To the extent that identifying the trustee’s citizenship is sufficient, in this case it is a “limited company.” As an unincorporated entity, Defendant must have listed all of its members, and the citizenship of those members, which she failed to do. Therefore, the Court concludes that Defendant has not sufficiently alleged Gokana Trust’s citizenship.[FN3] See Azzo v. Jetro Rest. Depot, LLC, 2011 WL 1357557, at *2 n. 2 (M.D. Fla. Apr. 11, 2011) (in pleading the citizenships of the members, “each member’s citizenship must [also] be properly alleged, be it an individual, corporation, LLC, or other entity”).

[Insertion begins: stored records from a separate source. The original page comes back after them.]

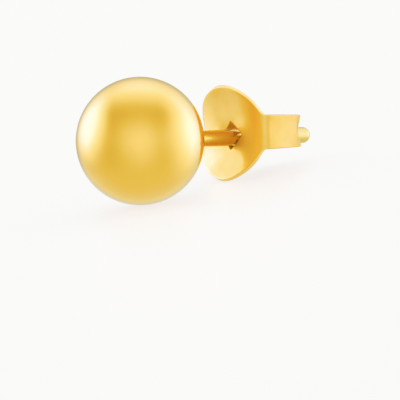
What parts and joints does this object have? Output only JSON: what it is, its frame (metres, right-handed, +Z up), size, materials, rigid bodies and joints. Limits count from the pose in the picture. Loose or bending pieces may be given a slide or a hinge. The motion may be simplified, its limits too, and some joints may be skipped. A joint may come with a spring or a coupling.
{
  "type": "ball stud earring with butterfly back",
  "caption": "Stud earring: a polished gold ball soldered to a straight round post, with a curled sheet butterfly back that slides on the post and grips it.",
  "frame": {"origin": "on the surface that the earring lies on, under the middle of its box", "axes": "+Z up, +Y along the earring from the ball to the tip of the post, +X out towards one ear of the back"},
  "size_m": [0.006, 0.0138, 0.006],
  "materials": {
    "polished_gold": "mirror polished yellow gold",
    "sheet_gold": "stamped and tumbled yellow gold sheet, bright with faint rolling marks"
  },
  "bodies": {
    "stud": {"ball_and_post": "polished_gold"},
    "back": {"butterfly_back": "sheet_gold"}
  },
  "joints": [
    {"name": "back_slide", "type": "slide", "parent": "stud", "child": "back", "axis": [0, 0.9842, -0.1768], "range_m": [-0.0027, 0.0058]}
  ]
}
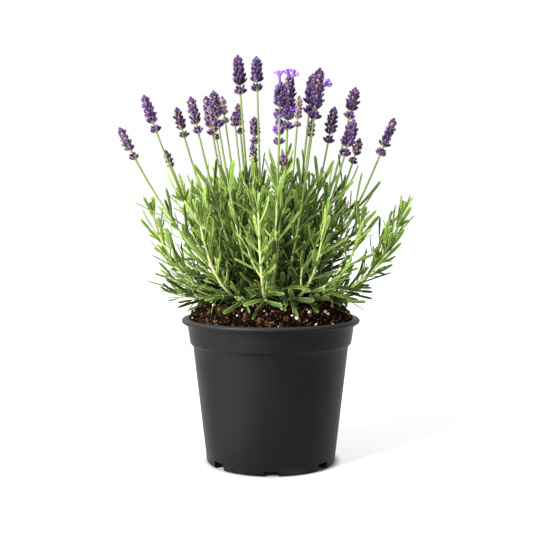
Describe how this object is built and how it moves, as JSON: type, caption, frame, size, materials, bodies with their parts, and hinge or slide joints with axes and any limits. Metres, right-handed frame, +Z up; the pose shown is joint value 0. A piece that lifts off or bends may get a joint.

[FN3] To the extent that Defendant argues that a business trust is subject to different rules than other kinds of trusts for diversity purposes, the Court is not persuaded that Defendant has demonstrated sufficient cause to distinguish them in this case. See Emerald Investors Trust v. Gaunt Parsippany Partners, 492 F. 3d 192, 202 n. 14 (3rd Cir. 2007) (expressing “unwillingness to distinguish between business trusts and express trusts for citizenship purposes.”).
When the US Supreme Court tells you a rule’s confusing and this confusion is “understandable and widely shared,” you know you’re in for a hard day at the office. So how’s this all supposed to work in real life? It’s a two-step process for offshore trusts.
Step one: figure out if all of the trust-related parties can be sued in Florida by applying our special-purpose long arm statute for trust cases. Step two: once it’s clear your case belongs in a Florida courtroom, you need to figure out if it should play out in federal or state court. And to do that you’ll need to work through the diversity jurisdiction rules applied to the Gokana Trust in this case. Simple right? Like I said, think perfect storm.